また本部スタッフを現地に速やかに派遣して、決心の実施状況を確認させると同時に、現場リーダーを補佐させ、本部と現地の調整役として、本部と現場とが一体であることを内外に示し、Crisis脱却に向けたプラスの道筋を迅速に作らなければならない。

この際トップリーダーが特に戒めなければならないことは、

①状況の不明瞭を理由として決心を先延ばしすること、
②細かな指示や命令を出して現場リーダーを拘束すること、
③インターネットなどの通信機器を利用して現地の状況を間接的に把握することに専念すること、
④映像など間接資料により現場を遠隔操作しようとすることなどである。

なぜならば、現場リーダーは上級リーダーと自身の部下との間に立ちながら、マスコミ対策や各部門、部署との調整等で多忙であり、本部スタッフを派遣することにより与えられた任務に専念できる環境を確保しなければならないからである。

また、細かな指示や命令で現場リーダーを拘束すれば、状況の変化が起きるたびに本部の指示待ちでCrisis対処が遅れるだけでなく、現場の思考と自助による解決に向けた努力意識が薄れ、現場リーダーと部下の行動は消極的となり、最悪のシナリオをまねく可能性がある。

このような危険性を回避するため、リーダーは現場と本部の調整役として本部スタッフを速やかに現地に派遣し、現状把握に努めると同時に適切な指示・命令を与えるための状況判断資料の収集に努めなければならない。
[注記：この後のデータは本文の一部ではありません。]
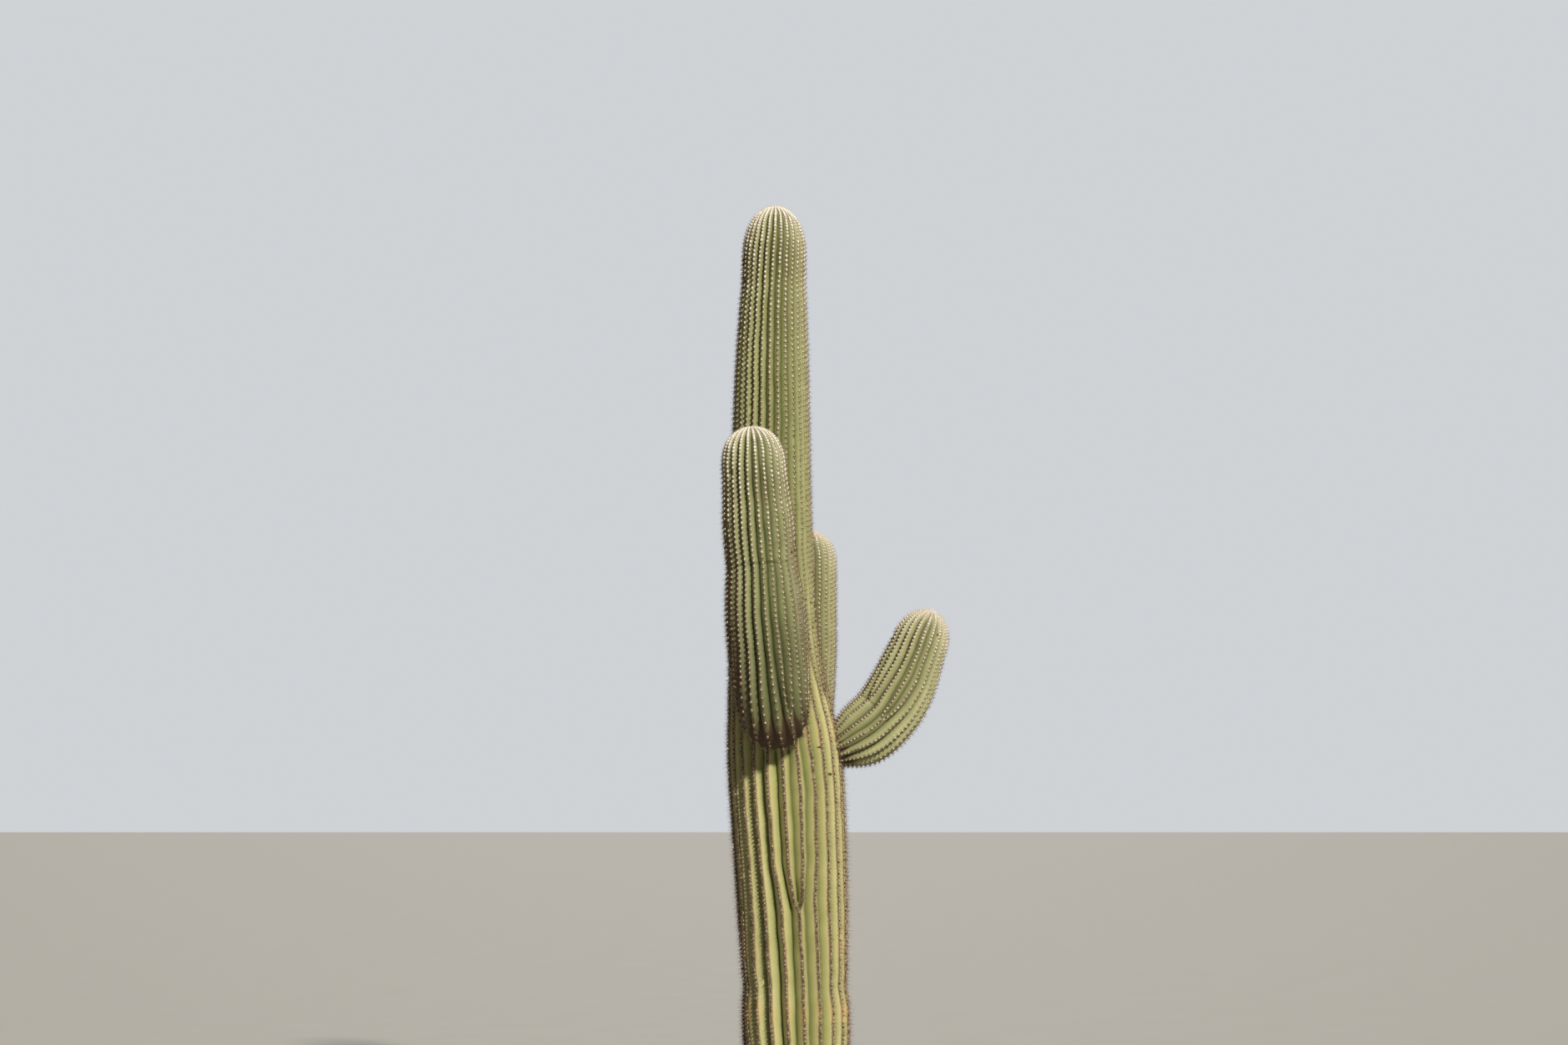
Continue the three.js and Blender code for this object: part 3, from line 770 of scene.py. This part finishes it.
def relief_tree():
    """Presses the furrows in between the ribs, and raises a tubercle under each areole."""
    inputs = {
        "Rib Roundness": ("NodeSocketFloat", 2.0),
        "Furrow Softness": ("NodeSocketFloat", 0.15),
        "Furrow Deepening": ("NodeSocketFloat", 1.4),
        "Tubercle Height": ("NodeSocketFloat", 3 * MM),
        "Unevenness": ("NodeSocketFloat", 1.5 * MM),
        "Unevenness Size": ("NodeSocketFloat", 0.1),
        "Skin": ("NodeSocketMaterial", None),
    }
    tree, given = new_tree("Rib Relief", inputs)
    node = partial(add, tree)

    def profile(place):
        """1 on a crest and 0 in a furrow: a rounded rib, softened towards a wave."""
        bow = node("power", node("absolute", place), given["Rib Roundness"])
        wave = node("multiply_add", node("cosine", node("multiply", place, math.pi)), -0.5, 0.5)
        return node("subtract", 1.0, node("mix", given["Furrow Softness"], bow, wave))

    own, pair = profile(node("named", "across")), profile(node("named", "joined"))
    height = node("mix", node("named", "parted"), pair, own)
    left_open = node("multiply_add", node("named", "bark"), -BARK_FILL, 1.0)
    deepening = node("multiply", left_open, given["Furrow Deepening"])
    depth = node("multiply", node("named", "furrow_depth"), deepening)
    sink = node("multiply", node("subtract", height, 1.0), depth)
    swell = node("multiply_add", node("named", "tubercle"), given["Tubercle Height"], sink)
    scale = node("divide", 1.0, given["Unevenness Size"])
    lumps = node("subtract", node("noise", node("named vector", "straight"), scale), 0.5)
    shift = node("multiply_add", node("multiply", lumps, 2.0), given["Unevenness"], swell)

    # The two end points, where furrows have no depth, stay in place.
    between_ends = node("minimum", 1.0, node("multiply", node("named", "furrow_depth"), 200.0))
    offset = node("vector scale", node("named vector", "outward"), node("multiply", shift, between_ends))
    moved = node("move", given["Geometry"], offset)
    kept = node("store", moved, "rib_height", height, data_type="FLOAT")
    real = node("realize", node("smooth", kept, True))
    return finished_tree(tree, node("paint", real, given["Skin"]))


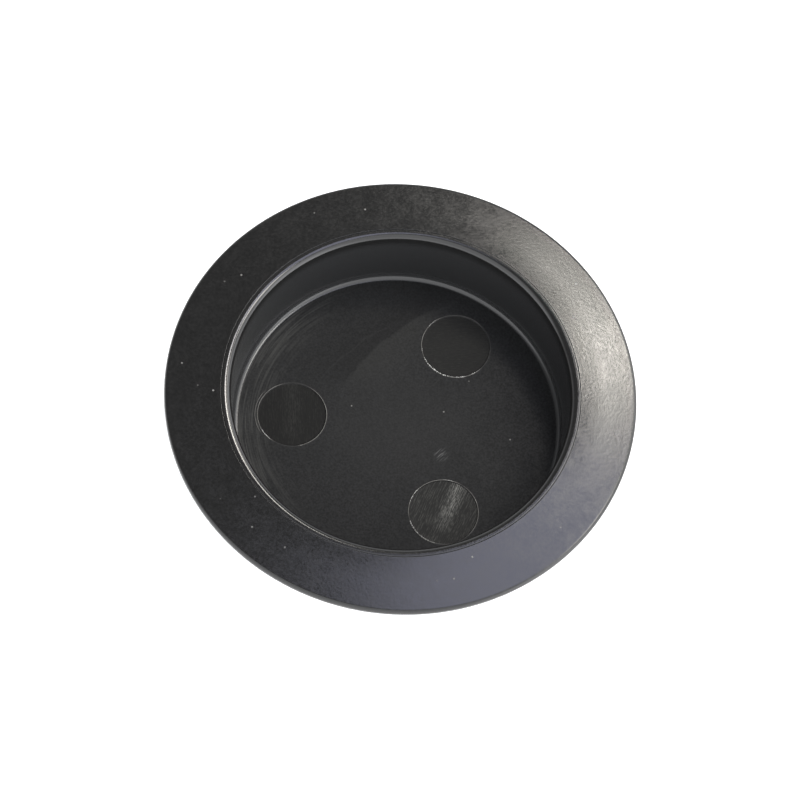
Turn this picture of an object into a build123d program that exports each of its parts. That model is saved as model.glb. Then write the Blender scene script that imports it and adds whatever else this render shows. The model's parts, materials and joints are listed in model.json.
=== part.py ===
from build123d import *
import os

# Desk grommet with a closed, recessed middle.  All sizes in millimetres.
# Origin: on the axis, in the plane of the desk top.  +Z points up, out of the desk.

# Driving dimensions
DESK_HOLE_D = 60.0        # hole cut in the desk top
FLANGE_D = 73.0           # outside of the sloping flange
MOUTH_D = 52.5            # opening of the recess
FLOOR_TOP_Z = -10.4       # floor of the recess, below the desk plane
CREST_Z = 2.0             # highest ring of the flange and of the cup's lip
SLEEVE_BOTTOM_Z = -16.5   # end of the liner under the desk plane

# Liner ring: flange, sleeve and the ledge that carries the cup
FLANGE_EDGE_Z = 1.0       # flange height at its outer edge, before rounding
FLANGE_EDGE_ROUND = 0.55
FLANGE_FOOT_ROUND = 0.2
SLEEVE_HOLE_GAP = 0.3     # radial gap from sleeve to desk hole
SLEEVE_LEAD_IN_Z = -13.8  # below this the sleeve tapers, to start it in the hole
SLEEVE_TIP_R = 28.5
SLEEVE_TIP_ROUND = 0.2
BORE_TOP_R = 27.78
BORE_DRAFT = 0.2          # the bore is this much tighter where it meets the ledge
UNDER_BORE_R = 27.4       # inside of the sleeve under the ledge
BORE_EDGE_ROUND = 0.05    # the flange's inner edge is almost sharp
LEDGE_R = 24.6
LEDGE_THICKNESS = 1.5
GRIP_RIBS = 12
GRIP_RIB_HEIGHT = 0.2
GRIP_RIB_WIDTH = 1.2
GRIP_RIB_FULL_Z = -9.0
GRIP_RIB_END_Z = -11.5

# Cup insert: lip, wall and floor
SEAM_GAP = 0.04           # radial gap between the liner's bore and the cup's lip
LIP_EDGE_ROUND = 0.15     # the lip's outer edge, beside the seam
LIP_ROLL_R = 1.05         # roll-over from the lip into the recess
LIP_BAND_Z = -0.5         # the close-fitting band under the lip ends here
LIP_BAND_STEP = 0.4
CUP_WALL_R = 27.25        # outside of the wall below that band
RECESS_DRAFT = 0.6        # the recess is this much tighter at the floor
FLOOR_CORNER_R = 0.9
FLOOR_THICKNESS = 1.6
BASE_CORNER_R = 0.8
LOCATING_RIBS = 6
LOCATING_RIB_CLEARANCE = 0.05
LOCATING_RIB_WIDTH = 1.5
LOCATING_RIB_FULL_Z = -8.0
LOCATING_RIB_END_Z = -10.5
LOCATING_RIB_START = 30.0
PIN_MARKS = 3
PIN_MARK_D = 10.8
PIN_MARK_DEPTH = 0.12
PIN_MARK_CIRCLE_R = 16.5
PIN_MARK_START = 60.0
GATE_WELL_D = 6.0
GATE_WELL_DEPTH = 0.4
GATE_STUB_D = 1.6
GATE_STUB_HEIGHT = 0.25

# Worked out from the above
SLEEVE_R = DESK_HOLE_D / 2 - SLEEVE_HOLE_GAP
LEDGE_TOP_Z = FLOOR_TOP_Z - FLOOR_THICKNESS
CUP_LIP_R = BORE_TOP_R - SEAM_GAP
SINK = 0.5                # how far a rib reaches into the wall that it stands on


def bore_r(z):
    """Radius of the liner's bore at height z."""
    return BORE_TOP_R - BORE_DRAFT * (CREST_Z - z) / (CREST_Z - LEDGE_TOP_Z)


def corner(outline, r, z):
    """The corner of a flat outline that lies nearest to (r, z)."""
    return outline.vertices().sort_by_distance((r, z, 0))[0]


def rounded(outline, corners):
    """The outline with each (r, z, radius) corner rounded."""
    for r, z, radius in corners:
        outline = fillet(corner(outline, r, z), radius)
    return outline


def turned(outline):
    """The solid that an outline in (radius, height) sweeps about the axis."""
    return revolve(Plane.XZ * outline, Axis.Z, 360)


def upright_rib(wall_r, top, full, end_z, width):
    """A rib on a wall, its face through the (r, z) points top and full, then tapering out at end_z."""
    outline = make_face(Polyline(
        (wall_r - SINK, top[1]),
        top,
        full,
        (wall_r, end_z),
        (wall_r - SINK, end_z),
        close=True,
    ))
    return extrude(Plane.XZ * outline, width / 2, both=True)


def make_liner_ring():
    flange_r = FLANGE_D / 2
    ledge_bottom_z = LEDGE_TOP_Z - LEDGE_THICKNESS
    outline = make_face(Polyline(
        (BORE_TOP_R, CREST_Z),
        (flange_r, FLANGE_EDGE_Z),
        (flange_r, 0),
        (SLEEVE_R, 0),
        (SLEEVE_R, SLEEVE_LEAD_IN_Z),
        (SLEEVE_TIP_R, SLEEVE_BOTTOM_Z),
        (UNDER_BORE_R, SLEEVE_BOTTOM_Z),
        (UNDER_BORE_R, ledge_bottom_z),
        (LEDGE_R, ledge_bottom_z),
        (LEDGE_R, LEDGE_TOP_Z),
        (bore_r(LEDGE_TOP_Z), LEDGE_TOP_Z),
        close=True,
    ))
    outline = rounded(outline, [
        (BORE_TOP_R, CREST_Z, BORE_EDGE_ROUND),
        (flange_r, FLANGE_EDGE_Z, FLANGE_EDGE_ROUND),
        (flange_r, 0, FLANGE_FOOT_ROUND),
        (SLEEVE_TIP_R, SLEEVE_BOTTOM_Z, SLEEVE_TIP_ROUND),
        (UNDER_BORE_R, SLEEVE_BOTTOM_Z, SLEEVE_TIP_ROUND),
    ])
    face_r = SLEEVE_R + GRIP_RIB_HEIGHT
    rib = upright_rib(
        SLEEVE_R, (face_r, 0), (face_r, GRIP_RIB_FULL_Z), GRIP_RIB_END_Z, GRIP_RIB_WIDTH
    )
    return turned(outline) + PolarLocations(0, GRIP_RIBS) * rib


def make_cup_insert():
    mouth_r = MOUTH_D / 2
    floor_r = mouth_r - RECESS_DRAFT
    outline = make_face(Polyline(
        (CUP_LIP_R, CREST_Z),
        (mouth_r, CREST_Z),
        (floor_r, FLOOR_TOP_Z),
        (0, FLOOR_TOP_Z),
        (0, LEDGE_TOP_Z),
        (CUP_WALL_R, LEDGE_TOP_Z),
        (CUP_WALL_R, LIP_BAND_Z - LIP_BAND_STEP),
        (bore_r(LIP_BAND_Z) - SEAM_GAP, LIP_BAND_Z),
        close=True,
    ))
    outline = rounded(outline, [
        (CUP_LIP_R, CREST_Z, LIP_EDGE_ROUND),
        (mouth_r, CREST_Z, LIP_ROLL_R),
        (floor_r, FLOOR_TOP_Z, FLOOR_CORNER_R),
        (CUP_WALL_R, LEDGE_TOP_Z, BASE_CORNER_R),
    ])
    cup = turned(outline)

    # Upright ribs below the lip band keep the cup central in the bore
    top, full = [
        (bore_r(z) - LOCATING_RIB_CLEARANCE, z) for z in (LIP_BAND_Z, LOCATING_RIB_FULL_Z)
    ]
    rib = upright_rib(CUP_WALL_R, top, full, LOCATING_RIB_END_Z, LOCATING_RIB_WIDTH)
    cup += PolarLocations(0, LOCATING_RIBS, start_angle=LOCATING_RIB_START) * rib

    # Round marks that the mould's ejector pins leave in the floor
    mark = Cylinder(PIN_MARK_D / 2, PIN_MARK_DEPTH, align=(Align.CENTER, Align.CENTER, Align.MAX))
    cup -= PolarLocations(PIN_MARK_CIRCLE_R, PIN_MARKS, start_angle=PIN_MARK_START) * (
        Pos(0, 0, FLOOR_TOP_Z) * mark
    )

    # Gate well under the floor, with the stub of the gate inside it
    well = Cylinder(GATE_WELL_D / 2, GATE_WELL_DEPTH, align=(Align.CENTER, Align.CENTER, Align.MIN))
    stub = Cylinder(GATE_STUB_D / 2, GATE_STUB_HEIGHT, align=(Align.CENTER, Align.CENTER, Align.MAX))
    cup -= Pos(0, 0, LEDGE_TOP_Z) * well
    cup += Pos(0, 0, LEDGE_TOP_Z + GATE_WELL_DEPTH) * stub
    return cup


NODES = {
    "liner_ring": make_liner_ring,
    "cup_insert": make_cup_insert,
}

os.makedirs("parts", exist_ok=True)
for name, make in NODES.items():
    export_step(make(), f"parts/{name}.step")
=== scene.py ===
import json
import math
import random

import bmesh
import bpy
from mathutils import Matrix, Quaternion, Vector, geometry, noise


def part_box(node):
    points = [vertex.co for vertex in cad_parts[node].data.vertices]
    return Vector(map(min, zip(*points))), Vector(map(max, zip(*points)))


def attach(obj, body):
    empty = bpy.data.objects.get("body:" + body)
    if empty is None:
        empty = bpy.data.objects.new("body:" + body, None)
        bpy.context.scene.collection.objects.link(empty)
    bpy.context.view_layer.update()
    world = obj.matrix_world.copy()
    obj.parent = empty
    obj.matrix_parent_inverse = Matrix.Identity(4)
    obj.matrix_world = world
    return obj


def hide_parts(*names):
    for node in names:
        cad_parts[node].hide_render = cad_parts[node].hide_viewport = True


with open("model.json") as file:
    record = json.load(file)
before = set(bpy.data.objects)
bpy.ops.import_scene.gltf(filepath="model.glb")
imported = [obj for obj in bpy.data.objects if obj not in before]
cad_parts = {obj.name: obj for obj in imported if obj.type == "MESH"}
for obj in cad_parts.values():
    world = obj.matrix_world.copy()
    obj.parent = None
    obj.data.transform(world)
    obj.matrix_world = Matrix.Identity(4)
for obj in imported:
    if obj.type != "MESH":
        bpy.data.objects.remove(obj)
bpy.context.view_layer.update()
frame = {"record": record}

MM = 0.001               # the shapes below are in millimetres, and become metres in the mesh

# Sizes read from the frame, in millimetres
LINER_LOW, LINER_HIGH = (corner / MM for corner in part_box("liner_ring"))
CUP_LOW, CUP_HIGH = (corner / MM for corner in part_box("cup_insert"))
SLEEVE_MOUNT = next(m for m in frame["record"]["mounts"] if m["name"] == "desk_hole_sleeve")
FLANGE_R = LINER_HIGH.x
SLEEVE_BOTTOM_Z = LINER_LOW.z
SLEEVE_R = SLEEVE_MOUNT["dims"]["r_mm"]
LEAD_IN_Z = -SLEEVE_MOUNT["dims"]["length_mm"]
CREST_Z = CUP_HIGH.z
CUP_BASE_Z = CUP_LOW.z

# The liner ring
FLANGE_EDGE_Z = 1.0
FLANGE_EDGE_ROUND = 0.55
FLANGE_FOOT_ROUND = 0.2
BORE_TOP_R = 27.78
BORE_DRAFT = 0.2
BORE_EDGE_ROUND = 0.05
STEEP_WIDTH = 2.0        # a band beside the seam where the flange is slightly steeper
STEEP_DROP = 0.055       # so beyond it the flange lies this much lower than a plain cone
STEEP_ROUND = 140        # radius that blends the band into the rest
SLEEVE_TIP_R = 28.5
SLEEVE_TIP_ROUND = 0.2
UNDER_BORE_R = 27.4
LEDGE_R = 24.6
LEDGE_THICKNESS = 1.5
GRIP_RIBS = 12
GRIP_RIB_HEIGHT = 0.2
GRIP_RIB_WIDTH = 1.2
GRIP_RIB_FULL_Z = -9.0
GRIP_RIB_END_Z = -11.5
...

福島第一原発事故の例では、トップリーダーの「決心」が不明瞭な上、本部スタッフを派遣せず、インターネットやテレビ会議で現状把握と事故処理を行おうとしたため、Crisisの深刻度が本部に伝わらず、会議等で吉田所長の時間と行動の自由を束縛しただけでなく、現場作業員の指揮の低下と虚脱感を生み出し、事態を一層複雑、深刻にさせた。